# [PROBLEM STATEMENT]
Among the lines of data below, reproduce only those from the one with "the enamelled wire" through the one with "if obj.type not", exactly as they stand, both ends included.

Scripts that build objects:

════════

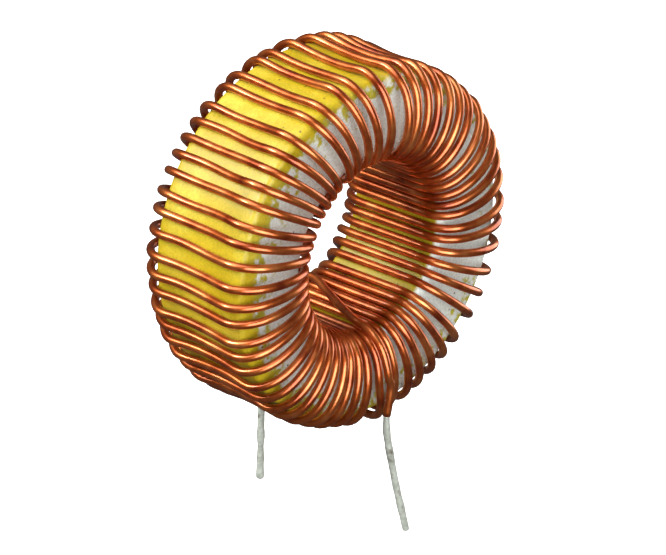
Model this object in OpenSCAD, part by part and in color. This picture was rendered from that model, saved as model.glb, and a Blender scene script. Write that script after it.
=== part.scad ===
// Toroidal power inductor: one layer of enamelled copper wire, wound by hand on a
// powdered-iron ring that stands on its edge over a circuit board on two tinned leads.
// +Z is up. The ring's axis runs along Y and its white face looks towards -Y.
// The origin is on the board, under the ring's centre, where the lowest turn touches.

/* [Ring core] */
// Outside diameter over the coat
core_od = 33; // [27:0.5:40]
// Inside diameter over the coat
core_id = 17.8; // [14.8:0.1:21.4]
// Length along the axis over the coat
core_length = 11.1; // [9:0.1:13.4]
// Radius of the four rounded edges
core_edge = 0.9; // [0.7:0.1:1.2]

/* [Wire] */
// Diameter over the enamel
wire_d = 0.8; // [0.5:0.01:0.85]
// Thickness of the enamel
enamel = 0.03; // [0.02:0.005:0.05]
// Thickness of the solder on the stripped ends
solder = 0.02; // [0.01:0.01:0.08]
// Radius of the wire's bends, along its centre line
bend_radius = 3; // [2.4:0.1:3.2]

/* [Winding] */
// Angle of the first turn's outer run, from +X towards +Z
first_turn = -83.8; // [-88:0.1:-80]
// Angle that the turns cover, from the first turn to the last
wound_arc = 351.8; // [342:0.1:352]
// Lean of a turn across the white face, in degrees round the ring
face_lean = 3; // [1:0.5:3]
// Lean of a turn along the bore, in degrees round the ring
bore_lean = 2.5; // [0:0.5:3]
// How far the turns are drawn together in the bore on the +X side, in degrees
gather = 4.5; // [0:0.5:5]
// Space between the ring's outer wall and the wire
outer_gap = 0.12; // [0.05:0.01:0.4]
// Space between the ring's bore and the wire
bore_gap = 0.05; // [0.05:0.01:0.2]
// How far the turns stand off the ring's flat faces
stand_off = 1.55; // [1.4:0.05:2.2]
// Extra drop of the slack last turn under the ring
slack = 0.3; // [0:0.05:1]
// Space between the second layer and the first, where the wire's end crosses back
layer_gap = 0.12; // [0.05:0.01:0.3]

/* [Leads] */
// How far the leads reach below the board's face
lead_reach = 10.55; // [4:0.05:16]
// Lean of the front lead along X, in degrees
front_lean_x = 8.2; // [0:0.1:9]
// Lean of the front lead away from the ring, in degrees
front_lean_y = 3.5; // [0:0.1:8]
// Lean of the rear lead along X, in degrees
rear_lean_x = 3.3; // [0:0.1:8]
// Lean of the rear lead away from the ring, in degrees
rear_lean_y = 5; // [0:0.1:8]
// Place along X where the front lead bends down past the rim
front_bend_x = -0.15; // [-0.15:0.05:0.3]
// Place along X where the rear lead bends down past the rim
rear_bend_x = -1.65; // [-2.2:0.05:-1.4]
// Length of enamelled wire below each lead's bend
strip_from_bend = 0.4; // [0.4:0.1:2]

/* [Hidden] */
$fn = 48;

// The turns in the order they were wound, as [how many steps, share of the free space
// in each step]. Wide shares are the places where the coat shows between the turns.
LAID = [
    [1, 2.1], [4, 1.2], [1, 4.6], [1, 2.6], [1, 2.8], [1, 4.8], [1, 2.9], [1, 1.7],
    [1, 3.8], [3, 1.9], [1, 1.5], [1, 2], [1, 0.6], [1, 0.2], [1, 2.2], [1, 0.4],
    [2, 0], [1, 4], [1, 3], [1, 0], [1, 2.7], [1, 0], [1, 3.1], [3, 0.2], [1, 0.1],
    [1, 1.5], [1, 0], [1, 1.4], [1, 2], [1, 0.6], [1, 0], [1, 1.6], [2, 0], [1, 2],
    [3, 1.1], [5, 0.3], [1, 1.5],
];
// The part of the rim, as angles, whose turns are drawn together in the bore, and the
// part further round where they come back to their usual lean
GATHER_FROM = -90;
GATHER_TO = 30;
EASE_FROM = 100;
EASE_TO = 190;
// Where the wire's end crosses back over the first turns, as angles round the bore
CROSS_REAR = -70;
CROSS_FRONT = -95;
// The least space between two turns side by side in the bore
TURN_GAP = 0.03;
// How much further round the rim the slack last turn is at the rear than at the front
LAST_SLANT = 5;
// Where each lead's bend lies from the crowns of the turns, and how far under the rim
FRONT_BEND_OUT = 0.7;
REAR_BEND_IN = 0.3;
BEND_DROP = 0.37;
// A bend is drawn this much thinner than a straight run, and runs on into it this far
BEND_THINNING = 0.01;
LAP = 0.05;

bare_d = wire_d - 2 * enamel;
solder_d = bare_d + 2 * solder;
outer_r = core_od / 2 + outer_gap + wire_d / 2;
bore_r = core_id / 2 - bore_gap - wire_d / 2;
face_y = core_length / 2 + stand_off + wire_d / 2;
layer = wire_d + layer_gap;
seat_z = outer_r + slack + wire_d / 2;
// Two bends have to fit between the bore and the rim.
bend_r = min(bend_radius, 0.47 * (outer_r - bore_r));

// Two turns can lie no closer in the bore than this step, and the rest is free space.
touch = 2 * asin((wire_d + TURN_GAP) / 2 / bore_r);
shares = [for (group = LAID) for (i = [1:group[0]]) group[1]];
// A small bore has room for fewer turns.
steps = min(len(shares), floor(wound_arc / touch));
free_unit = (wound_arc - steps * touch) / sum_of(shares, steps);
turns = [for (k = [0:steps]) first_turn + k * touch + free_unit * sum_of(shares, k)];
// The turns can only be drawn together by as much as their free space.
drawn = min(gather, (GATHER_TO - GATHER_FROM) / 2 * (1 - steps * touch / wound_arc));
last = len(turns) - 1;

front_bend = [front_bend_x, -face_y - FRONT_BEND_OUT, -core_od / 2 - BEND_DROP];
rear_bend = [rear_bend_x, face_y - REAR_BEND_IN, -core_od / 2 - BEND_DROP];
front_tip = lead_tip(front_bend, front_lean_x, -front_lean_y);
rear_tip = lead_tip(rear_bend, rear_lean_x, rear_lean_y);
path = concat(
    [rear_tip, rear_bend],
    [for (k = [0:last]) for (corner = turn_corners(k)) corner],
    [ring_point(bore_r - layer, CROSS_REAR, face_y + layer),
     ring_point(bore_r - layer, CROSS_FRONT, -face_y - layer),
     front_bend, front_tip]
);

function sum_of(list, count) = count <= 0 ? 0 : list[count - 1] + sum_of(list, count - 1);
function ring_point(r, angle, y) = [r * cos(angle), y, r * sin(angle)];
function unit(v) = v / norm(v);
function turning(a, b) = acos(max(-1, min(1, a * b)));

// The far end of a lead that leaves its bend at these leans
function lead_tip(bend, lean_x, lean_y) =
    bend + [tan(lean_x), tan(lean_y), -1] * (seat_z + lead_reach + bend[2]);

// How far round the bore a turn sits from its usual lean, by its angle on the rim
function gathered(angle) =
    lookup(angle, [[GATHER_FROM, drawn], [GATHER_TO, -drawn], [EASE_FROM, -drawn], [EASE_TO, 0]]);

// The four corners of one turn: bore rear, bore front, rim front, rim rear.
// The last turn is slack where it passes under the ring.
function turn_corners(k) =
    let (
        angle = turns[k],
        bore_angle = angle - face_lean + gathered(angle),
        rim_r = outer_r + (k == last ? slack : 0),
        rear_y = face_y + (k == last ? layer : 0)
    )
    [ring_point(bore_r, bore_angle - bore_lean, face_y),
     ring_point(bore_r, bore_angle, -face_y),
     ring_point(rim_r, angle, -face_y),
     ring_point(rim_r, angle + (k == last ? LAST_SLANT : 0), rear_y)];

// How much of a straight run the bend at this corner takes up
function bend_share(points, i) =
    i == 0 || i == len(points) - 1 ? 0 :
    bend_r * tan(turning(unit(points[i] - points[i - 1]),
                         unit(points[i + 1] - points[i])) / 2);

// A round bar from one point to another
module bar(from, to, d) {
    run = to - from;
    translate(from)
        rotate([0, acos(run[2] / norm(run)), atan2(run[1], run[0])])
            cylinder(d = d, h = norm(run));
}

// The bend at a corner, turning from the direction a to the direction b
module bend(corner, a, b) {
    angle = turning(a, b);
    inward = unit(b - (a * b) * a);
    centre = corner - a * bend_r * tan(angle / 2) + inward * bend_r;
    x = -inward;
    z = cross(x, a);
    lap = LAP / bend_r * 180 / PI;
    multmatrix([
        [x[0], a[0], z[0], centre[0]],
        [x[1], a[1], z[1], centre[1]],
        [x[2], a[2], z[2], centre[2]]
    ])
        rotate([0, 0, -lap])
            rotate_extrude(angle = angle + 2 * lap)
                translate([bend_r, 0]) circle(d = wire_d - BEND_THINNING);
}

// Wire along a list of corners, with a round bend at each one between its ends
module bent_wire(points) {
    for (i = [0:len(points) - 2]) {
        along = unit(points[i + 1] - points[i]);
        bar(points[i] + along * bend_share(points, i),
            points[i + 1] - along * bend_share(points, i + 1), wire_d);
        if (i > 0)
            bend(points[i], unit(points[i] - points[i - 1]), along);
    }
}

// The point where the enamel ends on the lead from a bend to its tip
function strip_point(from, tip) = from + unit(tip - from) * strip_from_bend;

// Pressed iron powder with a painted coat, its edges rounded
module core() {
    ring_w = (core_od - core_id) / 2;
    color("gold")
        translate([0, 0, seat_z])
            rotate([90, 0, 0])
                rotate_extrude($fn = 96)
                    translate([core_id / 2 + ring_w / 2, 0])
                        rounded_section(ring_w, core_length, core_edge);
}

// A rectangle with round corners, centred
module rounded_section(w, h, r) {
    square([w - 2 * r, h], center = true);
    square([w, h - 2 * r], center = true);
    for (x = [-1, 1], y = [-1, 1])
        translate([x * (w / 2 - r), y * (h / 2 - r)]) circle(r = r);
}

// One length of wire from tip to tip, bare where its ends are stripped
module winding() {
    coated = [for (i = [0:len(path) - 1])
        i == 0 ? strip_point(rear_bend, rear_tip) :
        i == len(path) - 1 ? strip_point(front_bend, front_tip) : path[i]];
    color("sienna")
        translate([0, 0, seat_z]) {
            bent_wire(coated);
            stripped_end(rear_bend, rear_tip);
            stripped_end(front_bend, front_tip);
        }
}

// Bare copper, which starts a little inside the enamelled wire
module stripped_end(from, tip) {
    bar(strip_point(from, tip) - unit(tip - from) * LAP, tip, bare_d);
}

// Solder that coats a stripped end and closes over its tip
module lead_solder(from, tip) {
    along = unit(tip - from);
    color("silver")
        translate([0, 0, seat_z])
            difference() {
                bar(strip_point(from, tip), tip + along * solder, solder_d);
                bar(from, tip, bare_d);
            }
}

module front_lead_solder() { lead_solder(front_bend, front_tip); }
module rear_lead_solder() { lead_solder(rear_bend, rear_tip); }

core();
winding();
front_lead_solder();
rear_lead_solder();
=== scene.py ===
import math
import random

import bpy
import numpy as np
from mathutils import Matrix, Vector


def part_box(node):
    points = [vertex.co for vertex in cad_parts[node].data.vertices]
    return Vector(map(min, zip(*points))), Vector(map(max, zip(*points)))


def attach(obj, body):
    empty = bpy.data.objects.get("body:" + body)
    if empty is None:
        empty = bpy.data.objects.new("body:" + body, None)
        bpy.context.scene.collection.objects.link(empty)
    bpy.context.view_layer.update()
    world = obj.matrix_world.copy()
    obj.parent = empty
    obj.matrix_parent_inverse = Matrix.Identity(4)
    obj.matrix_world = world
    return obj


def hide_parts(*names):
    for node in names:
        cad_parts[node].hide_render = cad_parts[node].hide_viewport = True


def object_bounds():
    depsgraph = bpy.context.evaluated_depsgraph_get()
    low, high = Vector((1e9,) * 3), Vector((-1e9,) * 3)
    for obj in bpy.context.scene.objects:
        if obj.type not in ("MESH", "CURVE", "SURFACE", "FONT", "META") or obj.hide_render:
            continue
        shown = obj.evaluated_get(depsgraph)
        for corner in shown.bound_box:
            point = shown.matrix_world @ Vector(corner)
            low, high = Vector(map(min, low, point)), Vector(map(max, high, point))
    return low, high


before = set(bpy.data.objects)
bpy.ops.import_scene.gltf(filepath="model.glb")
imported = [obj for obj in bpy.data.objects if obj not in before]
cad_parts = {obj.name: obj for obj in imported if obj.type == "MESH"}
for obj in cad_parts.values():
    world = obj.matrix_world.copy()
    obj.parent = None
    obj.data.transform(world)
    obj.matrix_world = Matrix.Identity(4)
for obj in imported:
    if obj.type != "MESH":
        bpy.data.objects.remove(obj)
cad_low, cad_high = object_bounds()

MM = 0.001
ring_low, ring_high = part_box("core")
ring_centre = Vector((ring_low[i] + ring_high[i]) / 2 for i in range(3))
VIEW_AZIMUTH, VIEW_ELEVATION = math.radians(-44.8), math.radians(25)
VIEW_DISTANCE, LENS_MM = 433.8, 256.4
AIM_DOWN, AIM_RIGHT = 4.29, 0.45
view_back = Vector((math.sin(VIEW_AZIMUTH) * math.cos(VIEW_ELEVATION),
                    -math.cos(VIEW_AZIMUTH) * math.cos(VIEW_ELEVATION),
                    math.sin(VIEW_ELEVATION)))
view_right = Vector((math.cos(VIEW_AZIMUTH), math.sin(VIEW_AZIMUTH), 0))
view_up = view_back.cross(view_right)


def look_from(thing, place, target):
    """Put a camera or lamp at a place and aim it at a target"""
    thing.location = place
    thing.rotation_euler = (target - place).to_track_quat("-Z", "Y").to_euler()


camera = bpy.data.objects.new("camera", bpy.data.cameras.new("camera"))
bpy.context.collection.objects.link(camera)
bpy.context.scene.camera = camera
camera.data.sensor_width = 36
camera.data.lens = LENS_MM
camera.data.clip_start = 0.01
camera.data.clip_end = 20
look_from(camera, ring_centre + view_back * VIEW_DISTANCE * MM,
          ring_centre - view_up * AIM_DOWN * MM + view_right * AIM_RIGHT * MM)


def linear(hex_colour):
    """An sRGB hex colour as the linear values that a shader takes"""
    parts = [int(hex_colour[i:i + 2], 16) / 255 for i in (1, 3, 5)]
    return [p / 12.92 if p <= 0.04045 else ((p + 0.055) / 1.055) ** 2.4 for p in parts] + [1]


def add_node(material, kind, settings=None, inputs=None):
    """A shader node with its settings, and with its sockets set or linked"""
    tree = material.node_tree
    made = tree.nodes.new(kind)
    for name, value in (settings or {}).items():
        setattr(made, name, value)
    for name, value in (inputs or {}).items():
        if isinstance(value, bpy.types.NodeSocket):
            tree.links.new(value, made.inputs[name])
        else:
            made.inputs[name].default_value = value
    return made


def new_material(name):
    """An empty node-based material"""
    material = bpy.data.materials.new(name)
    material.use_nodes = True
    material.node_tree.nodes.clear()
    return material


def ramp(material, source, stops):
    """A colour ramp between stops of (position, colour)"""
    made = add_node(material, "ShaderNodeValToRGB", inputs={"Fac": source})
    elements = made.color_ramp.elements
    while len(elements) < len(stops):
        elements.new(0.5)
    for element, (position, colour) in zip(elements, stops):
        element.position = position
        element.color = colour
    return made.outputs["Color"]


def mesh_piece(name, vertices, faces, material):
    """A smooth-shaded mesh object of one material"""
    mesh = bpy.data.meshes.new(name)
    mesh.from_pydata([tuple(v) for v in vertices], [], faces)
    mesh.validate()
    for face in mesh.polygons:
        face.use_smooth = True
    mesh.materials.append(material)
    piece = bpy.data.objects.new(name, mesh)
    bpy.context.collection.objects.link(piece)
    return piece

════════

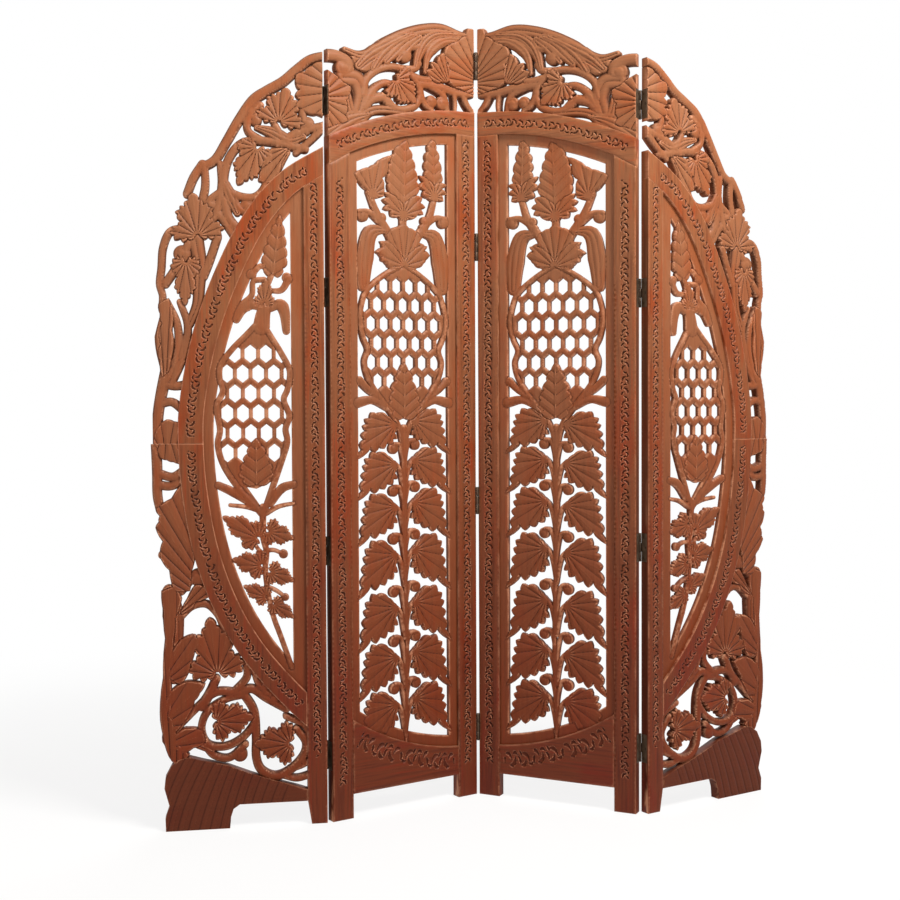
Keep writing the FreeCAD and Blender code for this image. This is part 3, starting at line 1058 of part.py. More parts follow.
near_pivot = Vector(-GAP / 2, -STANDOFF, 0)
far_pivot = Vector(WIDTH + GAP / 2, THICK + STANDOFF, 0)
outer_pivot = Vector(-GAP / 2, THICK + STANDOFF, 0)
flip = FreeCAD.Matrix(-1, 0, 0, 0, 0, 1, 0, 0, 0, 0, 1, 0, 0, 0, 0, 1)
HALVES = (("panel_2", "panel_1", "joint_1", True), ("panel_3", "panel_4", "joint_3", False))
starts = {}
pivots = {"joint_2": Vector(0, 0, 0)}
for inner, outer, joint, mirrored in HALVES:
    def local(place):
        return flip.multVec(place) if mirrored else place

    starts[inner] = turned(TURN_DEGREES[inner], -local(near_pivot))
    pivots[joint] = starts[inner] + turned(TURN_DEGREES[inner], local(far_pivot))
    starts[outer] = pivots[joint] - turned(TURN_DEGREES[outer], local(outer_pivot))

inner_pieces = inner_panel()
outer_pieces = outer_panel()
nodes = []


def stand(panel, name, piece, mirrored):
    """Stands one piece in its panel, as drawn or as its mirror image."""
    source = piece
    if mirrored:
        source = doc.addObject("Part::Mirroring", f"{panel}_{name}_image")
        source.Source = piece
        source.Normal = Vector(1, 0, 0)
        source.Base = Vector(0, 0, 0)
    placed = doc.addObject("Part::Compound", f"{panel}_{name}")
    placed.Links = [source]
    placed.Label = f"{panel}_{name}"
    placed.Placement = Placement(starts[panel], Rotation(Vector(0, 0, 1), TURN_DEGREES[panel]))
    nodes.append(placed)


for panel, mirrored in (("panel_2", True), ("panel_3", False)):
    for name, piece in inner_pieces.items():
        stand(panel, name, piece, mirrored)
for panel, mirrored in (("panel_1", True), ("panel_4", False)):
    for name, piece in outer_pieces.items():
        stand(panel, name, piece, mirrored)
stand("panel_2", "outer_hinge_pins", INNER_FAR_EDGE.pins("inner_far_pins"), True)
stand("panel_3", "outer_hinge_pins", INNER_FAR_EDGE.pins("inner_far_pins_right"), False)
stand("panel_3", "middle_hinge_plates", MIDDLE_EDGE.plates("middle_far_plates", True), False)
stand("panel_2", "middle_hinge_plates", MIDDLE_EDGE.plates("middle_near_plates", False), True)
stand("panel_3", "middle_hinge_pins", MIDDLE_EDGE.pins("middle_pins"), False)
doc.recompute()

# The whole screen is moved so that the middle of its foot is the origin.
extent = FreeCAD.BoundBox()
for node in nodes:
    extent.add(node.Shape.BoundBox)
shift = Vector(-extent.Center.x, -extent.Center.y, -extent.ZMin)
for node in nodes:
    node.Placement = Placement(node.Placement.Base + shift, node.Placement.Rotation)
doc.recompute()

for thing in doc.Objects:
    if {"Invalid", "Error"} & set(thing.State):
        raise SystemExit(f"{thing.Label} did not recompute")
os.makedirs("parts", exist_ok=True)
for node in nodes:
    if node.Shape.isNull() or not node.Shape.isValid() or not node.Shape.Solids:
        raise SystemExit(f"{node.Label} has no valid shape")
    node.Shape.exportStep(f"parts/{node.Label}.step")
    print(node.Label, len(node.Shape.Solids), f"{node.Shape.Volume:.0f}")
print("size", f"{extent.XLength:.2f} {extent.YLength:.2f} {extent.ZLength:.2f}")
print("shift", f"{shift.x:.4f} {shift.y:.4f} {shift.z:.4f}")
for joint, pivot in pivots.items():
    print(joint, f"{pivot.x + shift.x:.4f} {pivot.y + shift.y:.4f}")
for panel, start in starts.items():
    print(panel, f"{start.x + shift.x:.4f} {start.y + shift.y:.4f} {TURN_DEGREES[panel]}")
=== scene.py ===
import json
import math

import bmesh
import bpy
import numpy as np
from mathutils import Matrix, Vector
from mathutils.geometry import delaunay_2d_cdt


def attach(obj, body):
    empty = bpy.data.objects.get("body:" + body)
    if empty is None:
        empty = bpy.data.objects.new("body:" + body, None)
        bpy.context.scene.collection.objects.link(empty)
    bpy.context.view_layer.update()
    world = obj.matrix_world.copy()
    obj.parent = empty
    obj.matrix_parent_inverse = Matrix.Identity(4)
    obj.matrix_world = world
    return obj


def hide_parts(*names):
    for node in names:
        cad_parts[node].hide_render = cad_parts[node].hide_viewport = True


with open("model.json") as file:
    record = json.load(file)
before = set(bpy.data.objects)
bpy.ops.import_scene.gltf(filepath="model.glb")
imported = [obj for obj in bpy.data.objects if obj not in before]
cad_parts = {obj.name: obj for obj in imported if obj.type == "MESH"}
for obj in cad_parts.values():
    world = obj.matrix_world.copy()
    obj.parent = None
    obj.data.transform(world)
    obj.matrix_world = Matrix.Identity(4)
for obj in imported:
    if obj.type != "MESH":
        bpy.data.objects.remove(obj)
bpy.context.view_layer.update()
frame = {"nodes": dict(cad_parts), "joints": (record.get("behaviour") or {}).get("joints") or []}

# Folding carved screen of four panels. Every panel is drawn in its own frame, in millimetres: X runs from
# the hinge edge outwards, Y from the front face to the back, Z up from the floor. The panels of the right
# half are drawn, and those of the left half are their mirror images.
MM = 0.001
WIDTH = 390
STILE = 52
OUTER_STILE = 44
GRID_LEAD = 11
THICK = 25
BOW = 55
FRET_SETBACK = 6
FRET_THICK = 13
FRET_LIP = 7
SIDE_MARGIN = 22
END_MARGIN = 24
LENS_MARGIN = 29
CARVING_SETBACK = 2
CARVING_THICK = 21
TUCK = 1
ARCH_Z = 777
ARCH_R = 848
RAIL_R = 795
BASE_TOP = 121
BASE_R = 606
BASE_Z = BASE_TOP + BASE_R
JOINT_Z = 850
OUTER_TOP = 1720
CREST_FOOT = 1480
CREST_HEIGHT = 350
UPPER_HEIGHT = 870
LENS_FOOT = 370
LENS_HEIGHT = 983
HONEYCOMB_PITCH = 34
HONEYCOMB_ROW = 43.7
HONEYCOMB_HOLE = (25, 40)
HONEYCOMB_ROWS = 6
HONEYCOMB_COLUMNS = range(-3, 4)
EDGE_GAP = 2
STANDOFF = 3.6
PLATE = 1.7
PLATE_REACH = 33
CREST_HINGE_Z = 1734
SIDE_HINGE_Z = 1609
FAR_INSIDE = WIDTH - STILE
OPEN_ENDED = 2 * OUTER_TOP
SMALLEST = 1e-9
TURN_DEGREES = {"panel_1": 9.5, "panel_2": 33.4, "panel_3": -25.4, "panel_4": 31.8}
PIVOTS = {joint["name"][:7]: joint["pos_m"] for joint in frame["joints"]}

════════

# [TASK RESULT]
// Bare copper, which starts a little inside the enamelled wire
module stripped_end(from, tip) {
    bar(strip_point(from, tip) - unit(tip - from) * LAP, tip, bare_d);
}

// Solder that coats a stripped end and closes over its tip
module lead_solder(from, tip) {
    along = unit(tip - from);
    color("silver")
        translate([0, 0, seat_z])
            difference() {
                bar(strip_point(from, tip), tip + along * solder, solder_d);
                bar(from, tip, bare_d);
            }
}

module front_lead_solder() { lead_solder(front_bend, front_tip); }
module rear_lead_solder() { lead_solder(rear_bend, rear_tip); }

core();
winding();
front_lead_solder();
rear_lead_solder();
=== scene.py ===
import math
import random

import bpy
import numpy as np
from mathutils import Matrix, Vector


def part_box(node):
    points = [vertex.co for vertex in cad_parts[node].data.vertices]
    return Vector(map(min, zip(*points))), Vector(map(max, zip(*points)))


def attach(obj, body):
    empty = bpy.data.objects.get("body:" + body)
    if empty is None:
        empty = bpy.data.objects.new("body:" + body, None)
        bpy.context.scene.collection.objects.link(empty)
    bpy.context.view_layer.update()
    world = obj.matrix_world.copy()
    obj.parent = empty
    obj.matrix_parent_inverse = Matrix.Identity(4)
    obj.matrix_world = world
    return obj


def hide_parts(*names):
    for node in names:
        cad_parts[node].hide_render = cad_parts[node].hide_viewport = True


def object_bounds():
    depsgraph = bpy.context.evaluated_depsgraph_get()
    low, high = Vector((1e9,) * 3), Vector((-1e9,) * 3)
    for obj in bpy.context.scene.objects:
        if obj.type not in ("MESH", "CURVE", "SURFACE", "FONT", "META") or obj.hide_render:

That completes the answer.